**AIM OF THE TASK**
For this exercise, write out exactly, and only, the lines running from the line that contains "into one solid" through the line that contains "obj.matrix_world = Matrix.Identity(4)".

**DATA SECTION**

================

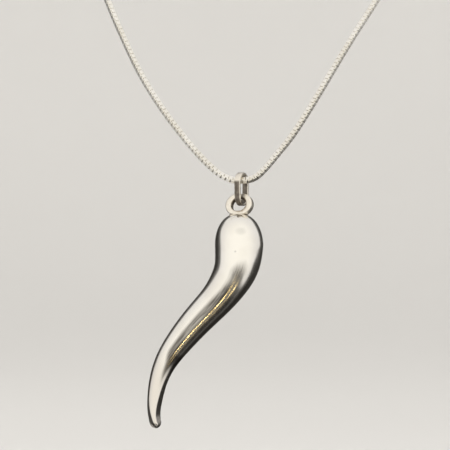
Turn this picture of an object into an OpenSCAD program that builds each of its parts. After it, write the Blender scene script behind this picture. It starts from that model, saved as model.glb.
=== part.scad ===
// Horn charm on a fine box chain, worn round a neck. Millimetres, +Z up, the wearer's
// front towards -Y. The origin is at the nape, where the clasp's inner side meets the neck.
// The front pieces are placed from the chain's centre inside the bail, at nape_to_bail.

/* [Chain] */
// Thickness of the box chain from edge to edge
chain_d = 1.2; // [1:0.05:1.25]
// Rings of the chain's tube for each stretch of its route
chain_steps = 2; // [1:1:3]

/* [Clasp] */
// Length of the plain barrel behind the neck
clasp_l = 10; // [8:0.5:10]
// Diameter of the barrel
clasp_d = 3; // [2.4:0.1:3]
// Chamfer at the ends of the barrel
clasp_chamfer = 0.6; // [0.3:0.1:0.8]

/* [Bail] */
// Width of the flat strip that is bent into the bail
strip_w = 1.15; // [1.05:0.05:1.2]
// Thickness of the strip
strip_t = 0.5; // [0.45:0.05:0.55]
// Height of the bail over its outside
bail_h = 6.2; // [6.1:0.05:6.3]
// Depth of the bail over its outside
bail_depth = 3.9; // [3.8:0.05:4]
// Height of the bail's top above the chain's centre
bail_rise = 1.5; // [1.45:0.05:1.6]
// Turn of the bail about the vertical, its front side to the left
bail_turn = 28; // [26:1:30]

/* [Eye ring] */
// Width of the soldered ring over its outside
eye_w = 5.3; // [5.1:0.05:5.4]
// Height of the ring over its outside
eye_h = 4.1; // [4:0.05:4.2]
// Width of the hole
hole_w = 3; // [2.9:0.05:3.1]
// Height of the hole
hole_h = 2.6; // [2.55:0.05:2.7]
// Length of the ring along its hole
eye_l = 1.35; // [1.2:0.05:1.4]
// Lean of the ring, which turns its face up
eye_lean = 20; // [18:1:21]
// Turn of the ring, which turns its face to the left
eye_turn = 26; // [24:1:28]

/* [Horn] */
// Height of the horn's rounded top, down to its widest place
dome_h = 6; // [5.8:0.1:6.2]
// Radius of the horn at its widest place
bulb_r = 4.5; // [4.3:0.05:4.6]
// Length of the rounded tip
tip_l = 1.3; // [0.9:0.05:1.3]
// How far the horn's lower part curves back from its top
horn_back = 4.8; // [3.6:0.2:5.2]
// Sides of the horn's round section
horn_sides = 32; // [16:4:40]
// Rings of the horn for each stretch between two rows of its table
horn_steps = 3; // [1:1:4]

/* [Hidden] */
$fn = 64;
silver = [0.80, 0.79, 0.76];
dark_silver = [0.66, 0.65, 0.63];

// The chain's centre inside the bail, from the nape
nape_to_bail = [0, -118, -104];
// The middle of the eye ring, from the chain inside the bail
eye_at = [-0.35, -0.4, -4.55];
// Place across and in depth of the middle of the horn's rounded top
crown_x = -0.6;
crown_y = -1.1;

// Sections of the horn from its widest place to its tip: across, the share of the way
// back, up, and radius
horn_rows = [
    // x, back, z, r
    [-0.45, 0.02, -12.0, bulb_r],
    [-0.65, 0.06, -15.2, 4.28],
    [-1.60, 0.14, -17.7, 3.88],
    [-3.00, 0.235, -20.0, 3.52],
    [-4.60, 0.34, -22.1, 3.23],
    [-6.40, 0.44, -24.0, 3.07],
    [-9.10, 0.60, -26.9, 2.85],
    [-11.6, 0.755, -30.0, 2.56],
    [-13.9, 0.89, -33.2, 2.18],
    [-15.5, 0.975, -36.9, 1.74],
    [-16.15, 1.00, -40.7, 1.45],
    [-16.25, 0.99, -44.7, 1.07],
];
// Rings of the rounded top and of the rounded tip
dome_rings = 9;
tip_rings = 4;

// The chain's centre line from the bail round the neck to the clasp: across, back, up
route_left = [
    [0, 0, 0], [-1.5, 0, 0.1], [-3, 0, 0.6], [-4.6, 0.2, 1.6],
    [-7.2, 0.7, 4], [-10.6, 1.6, 7.9], [-14.8, 3, 13.5], [-18.6, 4.6, 19.6],
    [-22, 6.6, 26.6], [-25.4, 9.2, 34.6], [-29.8, 14, 46.4], [-35.2, 22, 59.6],
    [-41.6, 33.4, 73], [-48, 47.6, 84.8], [-52.6, 63.6, 93.8], [-54, 80, 100],
    [-50, 95, 103.6], [-39.4, 107.6, 105.2], [-23.6, 116, 104.6], [-5.2, 119.5, 104],
];
route_right = [
    [0, 0, 0], [1.5, 0, 0.15], [2.9, 0, 0.8], [4.3, 0.2, 2.1],
    [6.5, 0.7, 4.7], [9.6, 1.6, 8.6], [13.2, 2.8, 14.2], [16.8, 4.4, 20.2],
    [20.8, 6.4, 26.8], [25.8, 9.4, 34.6], [32.6, 14.8, 45.6], [39.4, 23, 57.8],
    [45.2, 33.8, 70.6], [50.2, 47.6, 83.4], [53.4, 63.6, 93.4], [54, 80, 100],
    [50, 95, 103.6], [39.4, 107.6, 105.2], [23.6, 116, 104.6], [5.2, 119.5, 104],
];
chain_sides = 8;

function unit(v) = v / norm(v);

// The first three of a row's values, as a point
function place(row) = [row[0], row[1], row[2]];

// A value on the smooth curve through a, b, c and d, at t of the way from b to c
function curve_at(a, b, c, d, t) =
    0.5 * (2 * b + (c - a) * t + (2 * a - 5 * b + 4 * c - d) * t * t
        + (3 * b - 3 * c + d - a) * t * t * t);

// The smooth curve through a list's rows, with steps rows for each stretch. It sets out from
// the first row as if it came from the row before, and it runs straight out at the end.
function smooth(rows, steps, before) =
    let (n = len(rows), after = 2 * rows[n - 1] - rows[n - 2])
    [
        for (i = [0:n - 2], k = [0:steps - 1])
            curve_at(
                i == 0 ? before : rows[i - 1], rows[i], rows[i + 1],
                i == n - 2 ? after : rows[i + 2], k / steps
            ),
        rows[n - 1],
    ];

// The direction of a line of points at each of them, with its first and last direction given
function headings(points, first, last) =
    let (n = len(points))
    [for (i = [0:n - 1])
        i == 0 ? first : i == n - 1 ? last : unit(points[i + 1] - points[i - 1])];

// A side direction for each heading, carried along from the first with no twist
function carried(ahead, side, i = 0) =
    i == len(ahead) ? [] :
    let (here = unit(side - (side * ahead[i]) * ahead[i]))
    concat([here], carried(ahead, here, i + 1));

// A closed skin swept along a line of points, round at each with its own radius
module sweep(points, radii, sides, first, last, side) {
    ahead = headings(points, first, last);
    u = carried(ahead, side);
    n = len(points);
    ring_points = [
        for (i = [0:n - 1], k = [0:sides - 1])
            let (a = 360 * k / sides)
            points[i] + radii[i] * (cos(a) * u[i] + sin(a) * cross(ahead[i], u[i]))
    ];
    walls = [
        for (i = [0:n - 2], k = [0:sides - 1], half = [0, 1])
            let (a = i * sides + k, b = i * sides + (k + 1) % sides)
            half == 0 ? [a, a + sides, b] : [b, a + sides, b + sides]
    ];
    start_cap = [for (k = [0:sides - 1]) k];
    end_cap = [for (k = [sides - 1:-1:0]) (n - 1) * sides + k];
    polyhedron(ring_points, concat([start_cap], walls, [end_cap]));
}

// Half of the chain, as a tube of the same thickness from the bail to the clasp
module chain_half(route, way) {
    line = smooth(route, chain_steps, -route[1]);
    translate(nape_to_bail)
        sweep(
            line, [for (p = line) chain_d / 2], chain_sides,
            [way, 0, 0], [-way, 0, 0], [0, 1, 0]
        );
}

module chain_left() {
    color(silver) chain_half(route_left, -1);
}

module chain_right() {
    color(silver) chain_half(route_right, 1);
}

// A plain barrel across the nape, its inner side at the origin
module clasp() {
    body_l = clasp_l - 2 * clasp_chamfer;
    end_r = clasp_d / 2 - clasp_chamfer;
    color(dark_silver) translate([0, clasp_d / 2, 0]) rotate([0, 90, 0]) {
        cylinder(h = body_l, r = clasp_d / 2, center = true);
        for (end = [0, 1])
            mirror([0, 0, end]) translate([0, 0, body_l / 2])
                cylinder(h = clasp_chamfer, r1 = clasp_d / 2, r2 = end_r);
    }
}

// An outline with round ends, w across and h high, whichever of the two is longer
module slot_outline(w, h) {
    r = min(w, h) / 2;
    square(h > w ? [w, h - w] : [w - h, h], center = true);
    for (end = [-1, 1])
        translate(end * [w / 2 - r, h / 2 - r]) circle(r);
}

// The strip bent into a long loop, which the chain and the eye ring both pass through
module bail() {
    color(dark_silver) translate(nape_to_bail + [0, 0, bail_rise - bail_h / 2])
        rotate([0, 0, -bail_turn]) rotate([90, 0, 90])
            linear_extrude(height = strip_w, center = true) difference() {
                slot_outline(bail_depth, bail_h);
                slot_outline(bail_depth - 2 * strip_t, bail_h - 2 * strip_t);
            }
}

// The ring on the horn's top, seen from the front with its hole along Y before it is turned
module eye_ring() {
    translate(eye_at) rotate([0, 0, -eye_turn]) rotate([-eye_lean, 0, 0]) rotate([90, 0, 0])
        linear_extrude(height = eye_l, center = true) difference() {
            slot_outline(eye_w, eye_h);
            slot_outline(hole_w, hole_h);
        }
}

// The solid horn: a rounded top, the swept body of the table, and a rounded tip
module horn_body() {
    crown = [crown_x, crown_y, horn_rows[0][2] + dome_h];
    placed = [
        for (row = horn_rows) [row[0], crown_y + horn_back * row[1], row[2], row[3]]
    ];
    widest = placed[0];
    mirrored = [widest[0], widest[1], 2 * widest[2] - placed[1][2], placed[1][3]];
    body = smooth(placed, horn_steps, mirrored);
    last = body[len(body) - 1];
    tip_ahead = unit(place(last) - place(body[len(body) - 2]));
    dome = [
        for (i = [0:dome_rings - 1])
            let (a = 90 * (i + 0.5) / (dome_rings + 0.5))
            concat(crown + (1 - cos(a)) * (place(widest) - crown), bulb_r * sin(a))
    ];
    tip = [
        for (i = [1:tip_rings])
            let (a = 90 * i / (tip_rings + 0.5))
            concat(place(last) + tip_l * sin(a) * tip_ahead, last[3] * cos(a))
    ];
    rows = concat(dome, body, tip);
    sweep(
        [for (row = rows) place(row)], [for (row = rows) row[3]], horn_sides,
        unit(place(widest) - crown), tip_ahead, [1, 0, 0]
    );
}

// The horn and its eye ring, soldered into one solid
module horn() {
    color(silver) translate(nape_to_bail) {
        horn_body();
        eye_ring();
    }
}

chain_left();
chain_right();
clasp();
bail();
horn();
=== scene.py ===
from math import atan2, cos, pi, radians, sin

import bmesh
import bpy
import numpy as np
from mathutils import Matrix, Vector


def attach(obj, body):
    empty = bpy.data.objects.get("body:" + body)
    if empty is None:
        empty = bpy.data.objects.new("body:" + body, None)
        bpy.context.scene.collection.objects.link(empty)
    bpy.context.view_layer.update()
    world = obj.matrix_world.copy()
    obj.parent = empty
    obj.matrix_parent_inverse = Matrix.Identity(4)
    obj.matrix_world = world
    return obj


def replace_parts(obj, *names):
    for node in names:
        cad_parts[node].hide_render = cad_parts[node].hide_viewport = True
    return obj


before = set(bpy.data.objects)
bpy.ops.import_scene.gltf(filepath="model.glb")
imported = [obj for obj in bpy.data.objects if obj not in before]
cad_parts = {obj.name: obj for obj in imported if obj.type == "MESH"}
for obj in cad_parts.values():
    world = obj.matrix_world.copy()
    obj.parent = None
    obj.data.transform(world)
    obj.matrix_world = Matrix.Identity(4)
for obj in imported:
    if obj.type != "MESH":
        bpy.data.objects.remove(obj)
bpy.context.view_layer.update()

MM = 0.001
# The chain's middle inside the bail, in millimetres from the nape. The pendant's sizes and the
# chain's route below are millimetres from this place: across, back and up.
CHAIN_IN_BAIL = Vector((0, -118, -104))
TO_METRES = Matrix.Scale(MM, 4) @ Matrix.Translation(CHAIN_IN_BAIL)


def placed(x, y, z):
    """A place given from the chain's middle inside the bail, in metres from the nape."""
    return (CHAIN_IN_BAIL + Vector((x, y, z))) * MM


# ---- Camera: level, square on, as far off as the photograph was taken

SENSOR = 36
# How much the view takes in at the pendant, and where the camera stands
VIEW_WIDE = 83.33
CAMERA_ACROSS, CAMERA_OFF, CAMERA_UP = -3.06, 450, -8.24
camera = bpy.data.objects.new("camera", bpy.data.cameras.new("camera"))
bpy.context.scene.collection.objects.link(camera)
camera.location = placed(CAMERA_ACROSS, -CAMERA_OFF, CAMERA_UP)
camera.rotation_euler = (pi / 2, 0, 0)
camera.data.sensor_width = SENSOR
camera.data.lens = SENSOR * CAMERA_OFF / VIEW_WIDE
camera.data.clip_start = 0.01
camera.data.clip_end = 20
bpy.context.scene.camera = camera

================

**COMPLETE RESPONSE**
// The horn and its eye ring, soldered into one solid
module horn() {
    color(silver) translate(nape_to_bail) {
        horn_body();
        eye_ring();
    }
}

chain_left();
chain_right();
clasp();
bail();
horn();
=== scene.py ===
from math import atan2, cos, pi, radians, sin

import bmesh
import bpy
import numpy as np
from mathutils import Matrix, Vector


def attach(obj, body):
    empty = bpy.data.objects.get("body:" + body)
    if empty is None:
        empty = bpy.data.objects.new("body:" + body, None)
        bpy.context.scene.collection.objects.link(empty)
    bpy.context.view_layer.update()
    world = obj.matrix_world.copy()
    obj.parent = empty
    obj.matrix_parent_inverse = Matrix.Identity(4)
    obj.matrix_world = world
    return obj


def replace_parts(obj, *names):
    for node in names:
        cad_parts[node].hide_render = cad_parts[node].hide_viewport = True
    return obj


before = set(bpy.data.objects)
bpy.ops.import_scene.gltf(filepath="model.glb")
imported = [obj for obj in bpy.data.objects if obj not in before]
cad_parts = {obj.name: obj for obj in imported if obj.type == "MESH"}
for obj in cad_parts.values():
    world = obj.matrix_world.copy()
    obj.parent = None
    obj.data.transform(world)
    obj.matrix_world = Matrix.Identity(4)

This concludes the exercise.